Examples include the positioning of the gearstick on manual cars, which echoes that of the iconic Esprit, and the semi-exposed gear linkage visible at the base of the centre console on V6 manual cars, as on the Elise and Exige. Adding to the sense of theatre is the protective red cover over the start/stop button.
The early Lotus cars had the bare minimum of equipment in the cabin. It was the trade-off for the exhilarating drive that could be experienced. However, this singlemindedness gradually changed over the decades and comfort and convenience features found their way into the cabin. In the Emira, the two seats have 4-way electric adjustment, with the option to upgrade to a premium sports seat with 12-way electric adjustment.

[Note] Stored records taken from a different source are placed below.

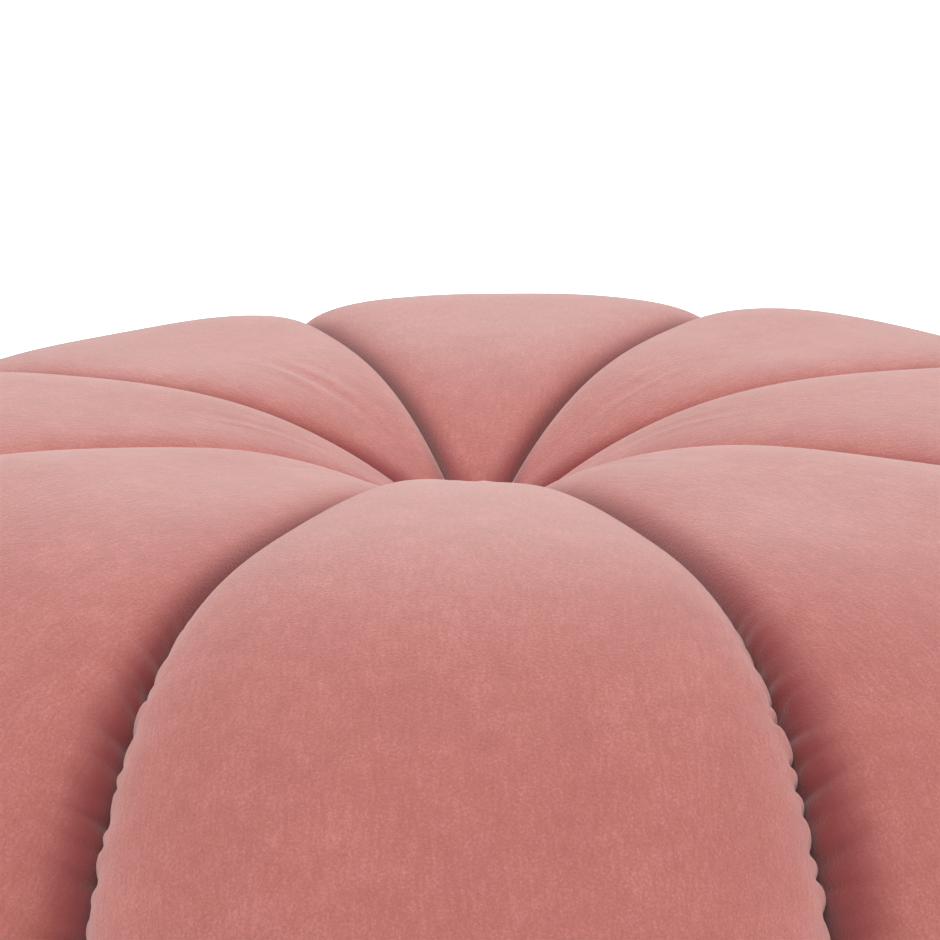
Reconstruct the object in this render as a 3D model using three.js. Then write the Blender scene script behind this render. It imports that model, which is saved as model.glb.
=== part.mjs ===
// A round velvet pouf of eight plump sewn lobes, in millimetres, +Z up.
// The origin is on the floor under the middle, and lobe_1 faces the front, -Y.
import * as THREE from "three";

// Clearance between one piece and the next
const PIECE_GAP = 0.3;

// Line along the middle of a lobe: out of the sunk centre, over the shoulder, down the side, and under.
// It is widest, at sideRadius, where it has come down by shoulderDrop.
const CREST = {
  centreHeight: 333,
  topRadius: 124,
  topHeight: 378,
  dimplePower: 2.9,
  sideRadius: 270,
  shoulderDrop: 298,
  shoulderPower: 2.7,
  footRadius: 208,
  footPower: 2.3,
};

// Line along a sewn seam, drawn in below the crests on both sides of it
const SEAM = {
  centreHeight: 333,
  topRadius: 121,
  topHeight: 361,
  dimplePower: 2.3,
  sideRadius: 224,
  shoulderDrop: 240,
  shoulderPower: 2.85,
  footRadius: 200,
  footPower: 2.3,
};

// Swelling of a lobe from seam to seam: a rounded section, full in the middle and steep at the seams
const SECTION_ACROSS_POWER = 2.6;
const SECTION_OUT_POWER = 3;

// The lobes aren't quite alike. seamShift moves the seam after the lobe anticlockwise, measured along
// the side, and rise lifts the lobe's middle. Both fade out towards the sunk centre.
const LOBES = [
  { name: "lobe_1", seamShift: 2.5, rise: -1.5 },
  { name: "lobe_2", seamShift: -2, rise: -1.5 },
  { name: "lobe_3", seamShift: 3, rise: 0 },
  { name: "lobe_4", seamShift: -7, rise: -3 },
  { name: "lobe_5", seamShift: -1, rise: -3 },
  { name: "lobe_6", seamShift: -3.5, rise: -5.5 },
  { name: "lobe_7", seamShift: -3, rise: 0 },
  { name: "lobe_8", seamShift: 7, rise: -1 },
];
const RISE_FULL_RADIUS = 108;

// The round of plain cloth that closes the underside and rests on the floor
const BASE_RADIUS = 194;
const BASE_THICKNESS = 3;
const BASE_SIDES = 72;

// Fineness of the faceted surfaces
const DIMPLE_STEPS = 9;
const SHOULDER_STEPS = 16;
const FOOT_STEPS = 7;
const SECTION_STEPS = 18;

const UNDERSIDE_HEIGHT = BASE_THICKNESS + PIECE_GAP;
const FRONT = -Math.PI / 2;
const QUARTER_TURN = Math.PI / 2;
const LOBE_ANGLE = (2 * Math.PI) / LOBES.length;

// A quarter of a rounded square: out grows from 0 to 1 while left shrinks from 1 to 0
function roundedCorner(share, outPower, leftPower) {
  const angle = share * QUARTER_TURN;
  return {
    out: Math.sin(angle) ** (2 / outPower),
    left: Math.max(0, Math.cos(angle)) ** (2 / leftPower),
  };
}

// From the sunk centre up to the top of the line
function dimplePoint(line, share) {
  const climb = 1 - (1 - share) ** line.dimplePower;
  return {
    radius: line.topRadius * share,
    height: line.centreHeight + (line.topHeight - line.centreHeight) * climb,
  };
}

// From the top of the line over the shoulder to its widest place
function shoulderPoint(line, share) {
  const corner = roundedCorner(share, line.shoulderPower, line.shoulderPower);
  return {
    radius: line.topRadius + (line.sideRadius - line.topRadius) * corner.out,
    height: line.topHeight - line.shoulderDrop * (1 - corner.left),
  };
}

// From the widest place round and under to the flat underside
function footPoint(line, share) {
  const corner = roundedCorner(share, line.footPower, line.footPower);
  const widestHeight = line.topHeight - line.shoulderDrop;
  return {
    radius: line.footRadius + (line.sideRadius - line.footRadius) * corner.left,
    height: widestHeight - (widestHeight - UNDERSIDE_HEIGHT) * corner.out,
  };
}

// A whole line, from the centre of the top to the middle of the underside
function linePoints(line) {
  const points = [];
  for (let step = 0; step < DIMPLE_STEPS; step += 1) {
    points.push(dimplePoint(line, step / DIMPLE_STEPS));
  }
  for (let step = 0; step < SHOULDER_STEPS; step += 1) {
    points.push(shoulderPoint(line, step / SHOULDER_STEPS));
  }
  for (let step = 0; step <= FOOT_STEPS; step += 1) {
    points.push(footPoint(line, step / FOOT_STEPS));
  }
  points.push({ radius: 0, height: UNDERSIDE_HEIGHT });
  return points;
}

// Direction of the seam after the lobe with this number. The first lobe is 0, and its other seam is -1.
function seamAngle(index) {
  const lobe = LOBES[(index + LOBES.length) % LOBES.length];
  return FRONT + (index + 0.5) * LOBE_ANGLE + lobe.seamShift / SEAM.sideRadius;
}

// The places across a lobe: across runs from -1 to 1, seam to seam, and swell from 0 to 1 and back
function sectionStations() {
  const stations = [];
  for (let step = 0; step <= SECTION_STEPS; step += 1) {
    const side = (2 * step) / SECTION_STEPS - 1;
    const corner = roundedCorner(Math.abs(side), SECTION_ACROSS_POWER, SECTION_OUT_POWER);
    stations.push({ across: Math.sign(side) * corner.out, swell: corner.left });
  }
  return stations;
}

// One point of a lobe's skin, between its seams and its crest. The rise stretches the lobe upwards,
// and leaves its seams, its underside and its place at the sunk centre as they are.
function skinPoint(crest, seam, station, rise, middle, halfWidth) {
  const radius = seam.radius + (crest.radius - seam.radius) * station.swell;
  const flatHeight = seam.height + (crest.height - seam.height) * station.swell;
  const heightShare = (flatHeight - UNDERSIDE_HEIGHT) / (CREST.topHeight - UNDERSIDE_HEIGHT);
  const middleShare = Math.min(1, radius / RISE_FULL_RADIUS) * (1 - station.across ** 2);
  const angle = middle + station.across * halfWidth;
  const height = flatHeight + rise * heightShare * middleShare;
  return new THREE.Vector3(radius * Math.cos(angle), radius * Math.sin(angle), height);
}

// Triangles between neighbouring rows of the skin. The first and last rows are single points.
function skinTriangles(rowStarts, rowLength) {
  const triangles = [];
  for (let row = 0; row < rowStarts.length - 1; row += 1) {
    const fromPoint = row === 0;
    const toPoint = row === rowStarts.length - 2;
    for (let step = 0; step < rowLength - 1; step += 1) {
      const near = rowStarts[row] + (fromPoint ? 0 : step);
      const nearNext = rowStarts[row] + (fromPoint ? 0 : step + 1);
      const far = rowStarts[row + 1] + (toPoint ? 0 : step);
      const farNext = rowStarts[row + 1] + (toPoint ? 0 : step + 1);
      if (!fromPoint) triangles.push(near, far, nearNext);
      if (!toPoint) triangles.push(nearNext, far, farNext);
    }
  }
  return triangles;
}

// The two flat sides, where the lobe meets its neighbours: fans from a point on the pouf's axis
function sideTriangles(rowStarts, rowLength, axisPoint) {
  const triangles = [];
  const last = rowStarts.length - 1;
  for (let row = 0; row < last; row += 1) {
    const endOffset = row === 0 ? 0 : rowLength - 1;
    const nextEndOffset = row + 1 === last ? 0 : rowLength - 1;
    triangles.push(axisPoint, rowStarts[row + 1], rowStarts[row]);
    triangles.push(axisPoint, rowStarts[row] + endOffset, rowStarts[row + 1] + nextEndOffset);
  }
  return triangles;
}

// A filled lobe: its skin, and the two flat sides that run in to the axis
function lobeGeometry(index) {
  const middle = (seamAngle(index - 1) + seamAngle(index)) / 2;
  const halfWidth = (seamAngle(index) - seamAngle(index - 1)) / 2;
  const crestPoints = linePoints(CREST);
  const seamPoints = linePoints(SEAM);
  const stations = sectionStations();
  const points = [];
  const rowStarts = [];
  crestPoints.forEach((crest, row) => {
    rowStarts.push(points.length);
    const isEnd = row === 0 || row === crestPoints.length - 1;
    const rowStations = isEnd ? stations.slice(0, 1) : stations;
    for (const station of rowStations) {
      points.push(skinPoint(crest, seamPoints[row], station, LOBES[index].rise, middle, halfWidth));
    }
  });
  const axisPoint = points.length;
  points.push(new THREE.Vector3(0, 0, SEAM.centreHeight / 2));

  // Moving the wedge outwards opens half of the clearance on each of its sides
  const outwards = PIECE_GAP / 2 / Math.sin(halfWidth);
  const geometry = new THREE.BufferGeometry().setFromPoints(points);
  geometry.translate(outwards * Math.cos(middle), outwards * Math.sin(middle), 0);
  geometry.setIndex([
    ...skinTriangles(rowStarts, stations.length),
    ...sideTriangles(rowStarts, stations.length, axisPoint),
  ]);
  geometry.computeVertexNormals();
  return geometry;
}

// The round base panel, lying flat on the floor
function basePanelGeometry() {
  const geometry = new THREE.CylinderGeometry(BASE_RADIUS, BASE_RADIUS, BASE_THICKNESS, BASE_SIDES);
  geometry.rotateX(QUARTER_TURN);
  geometry.translate(0, 0, BASE_THICKNESS / 2);
  return geometry;
}

function velvetMaterial() {
  return new THREE.MeshStandardMaterial({ color: "#c98a83", roughness: 0.9, metalness: 0 });
}

function baseClothMaterial() {
  return new THREE.MeshStandardMaterial({ color: "#4b4341", roughness: 0.95, metalness: 0 });
}

function namedMesh(name, geometry, material) {
  const mesh = new THREE.Mesh(geometry, material);
  mesh.name = name;
  return mesh;
}

const pouf = new THREE.Group();
LOBES.forEach((lobe, index) => pouf.add(namedMesh(lobe.name, lobeGeometry(index), velvetMaterial())));
pouf.add(namedMesh("base_panel", basePanelGeometry(), baseClothMaterial()));

export default pouf;
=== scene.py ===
"""A round velvet pouf of eight plump sewn lobes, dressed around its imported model. Sizes are in metres."""

import math

import bpy
import numpy as np
from mathutils import Matrix, Vector


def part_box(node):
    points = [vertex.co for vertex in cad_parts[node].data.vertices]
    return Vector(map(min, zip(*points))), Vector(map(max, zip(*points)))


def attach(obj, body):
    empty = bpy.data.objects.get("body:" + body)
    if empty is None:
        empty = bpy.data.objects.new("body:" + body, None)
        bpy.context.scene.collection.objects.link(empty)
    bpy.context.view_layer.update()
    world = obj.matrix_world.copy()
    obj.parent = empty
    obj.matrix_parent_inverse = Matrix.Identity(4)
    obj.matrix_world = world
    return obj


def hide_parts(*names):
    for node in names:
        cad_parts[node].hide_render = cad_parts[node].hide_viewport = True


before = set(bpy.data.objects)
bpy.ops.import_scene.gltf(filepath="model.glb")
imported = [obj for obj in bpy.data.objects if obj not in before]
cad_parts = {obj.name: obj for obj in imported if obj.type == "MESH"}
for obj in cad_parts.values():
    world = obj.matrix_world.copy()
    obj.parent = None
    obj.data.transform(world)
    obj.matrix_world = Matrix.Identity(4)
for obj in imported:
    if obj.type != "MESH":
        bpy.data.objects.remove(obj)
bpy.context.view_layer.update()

scene = bpy.context.scene
collection = scene.collection

# The camera.
# It stands close in front of the pouf, a little above it, with a long lens, and looks down over the near
# lobe at the sunk centre. It is turned a few degrees off the pouf's own front.
camera_distance = 0.857
camera_height = 0.580
camera_turn = math.radians(2.78)
camera_pan = math.radians(0.08)
camera_pitch = math.radians(14.62)
camera_roll = math.radians(-0.99)
camera_lens = 126.2

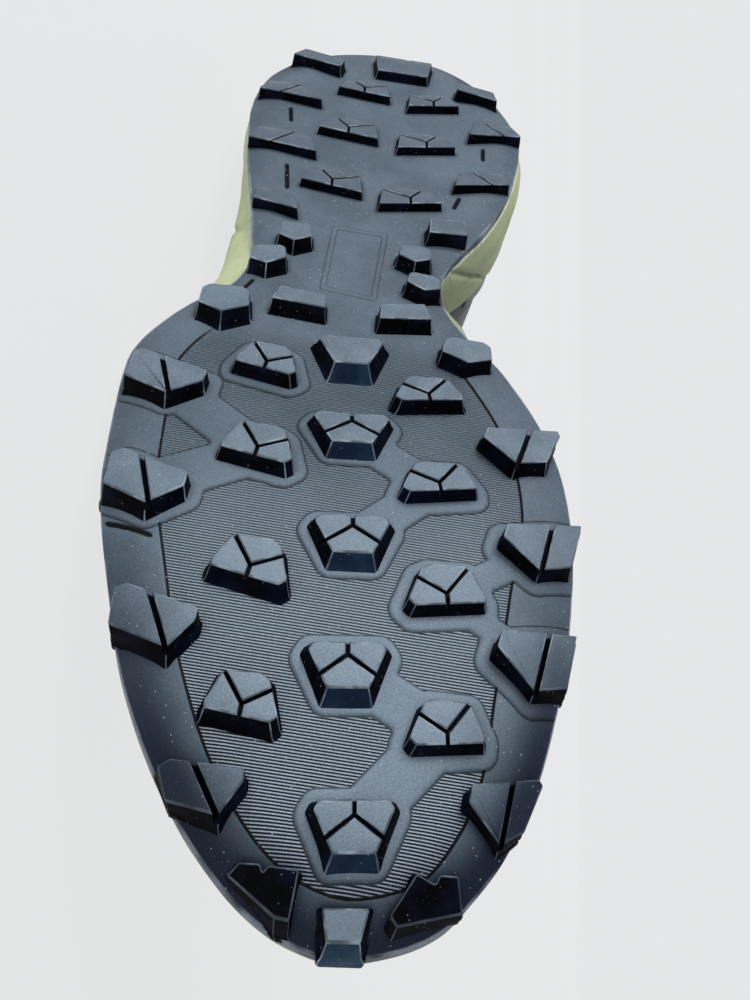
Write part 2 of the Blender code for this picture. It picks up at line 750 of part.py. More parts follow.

Besides the flat-bottomed sports steering wheel, features available include keyless go, cruise control, rain-sensing wipers, electric folding door mirrors, parking sensors, auto-dimming rearview mirror, curtain airbags, launch control, and even a stolen vehicle tracker.
Advanced Driver Assistance Systems are also provided, such as adaptive cruise control, anti-collision system, fatigue alert, road sign information, vehicle speed limiter, lane departure warning, rear cross traffic alert, and lane change assist. Purists may be unhappy about this ‘overload’ of technology but these systems are generally non-intrusive, activating only when needed to prevent an accident.
The first public display of the Emira will be at the Goodwood Festival of Speed in England which starts tomorrow. Orders are now being taken worldwide for the car which has a starting price of 72,000 euros (about RM354,000). The first customers will get their cars from March next year.